In her stories, Koblyianska spoke passionately about human dignity and the worth of every individual, regardless of gender or status, and vigorously championed the idea of equal rights. Kobylianska saw women from all walks of life as sadly lacking in basic rights, and she wielded her pen determinedly to better their lives.
Kobylianska wanted to see women treated as equals in every sphere of human experience:
Where did she get these ideas? Where did she get the courage to challenge the fundamental societal values of the day?
After all, even in Canada women at that time were viewed as "the weaker sex," and it was not until 1918 that they became persons under the law and were given the right to vote. Until then, they were lumped together with "idiots, lunatics and criminals," all of whom were denied rights under the law.
Who was this woman that all of us have seen in photographs-the woman with those soulful eyes and unsmiling lips?
To gain an understanding of Olha Kobylianska and to fully appreciate her writing, we have to take a closer look at the family into which she was born-the family that indelibly shaped her, the family whose lives she wove into the fabric of her stories. As she herself said: "My personal experiences played a significant role in my writing."
Olha's father was a descendant of the Ukrainian gentry and was entitled to have a coat of arms.
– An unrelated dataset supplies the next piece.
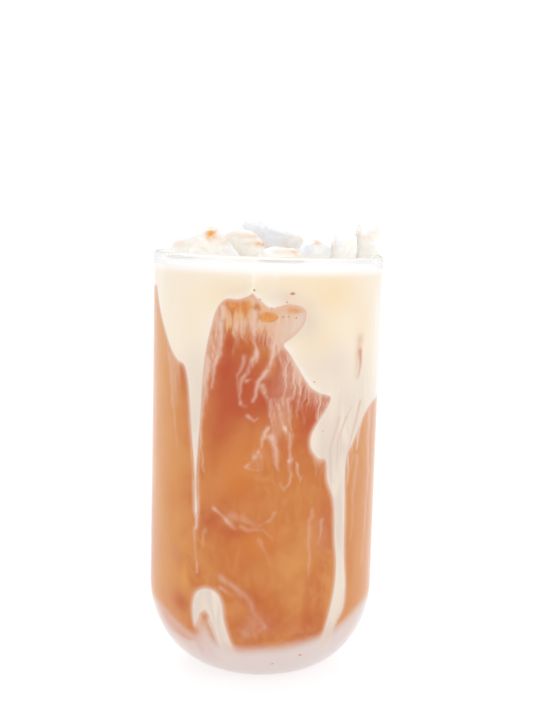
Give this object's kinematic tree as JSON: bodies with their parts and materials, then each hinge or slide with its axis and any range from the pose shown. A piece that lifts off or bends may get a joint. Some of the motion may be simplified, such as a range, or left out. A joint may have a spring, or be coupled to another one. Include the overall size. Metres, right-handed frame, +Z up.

His ancestors, however, had never bothered claiming this patent of nobility, and when the authorities and others nobles advised Olha's grandfather to see to it that his only son received it, he responded indifferently: "He'll get along quite nicely without it; he's got a good head."
Until the age of 14, Olha's father studied in a Basilian school. That year, after his father's death, he left home and earned his living as best he could by tutoring and doing odd jobs. Fortunately, his keen intelligence, superb voice, and exceptional musical talent came to the attention of a priest who took him under his wing. With the priest's assistance, he learned German-the working language of the government, public institutions, and schools in Bukovyna under the Austro-Hungarian Empire-and completed enough courses to qualify for an administrative position in local government.
On her father's side, Olha's mother, Maria Werner, descended from a German family that had emigrated from Germany and settled in Halychyna. Her great grandfather built pianos, and another of her ancestors, Zakhariy Werner was a famous German poet and dramatist who lived at the turn of the nineteenth century. On her maternal side, Olha's mother was a descendant of a well-placed Polish family, the Kuchmanovskys, that had emigrated to Halychyna.
Olha's parents were married on July 20, 1856. Their union was blessed with seven children-five sons and two daughters. All the children were gifted in one way or another-they had obviously inherited the best traits of their ancestors-and all of them were hardworking and ambitious like their father, and loving, kind, and gentle like their mother.
The oldest son, Maksym, was five years older that Olha; he became a lawyer, but he also studied the violin for a few years, and wrote original musical compositions. He became Olha's mentor, critic and supporter, bringing home books from the university for her to read, and teaching her during his summer vacations.
The second son, Julian, was a year younger than Maksym. He became an erudite linguist and lexicographer who wrote high school textbooks, and compiled the first ever Ukrainian-Latin dictionary in 1907, and the first Latin-Ukrainian dictionary in 1912. In addition to helping Olha with her studies, he enjoyed acting, and took part in plays and concerts with his two sisters.
The third child in the family was a daughter, Yevheniya, who was two years older than Olha. Her father, noticing her exceptional talent for music, bought a piano and arranged for lessons for her when she turned nine. Within a few years, she became an accomplished pianist who was much in demand both as a solo performer and as an accompanist for singers. She tried her hand at writing and collected folk songs and stories about peasant life, some of which Olha later incorporated into her works. Unfortunately, Yevheniya was not overly healthy and, after she married and had children, her career as a pianist was cut short.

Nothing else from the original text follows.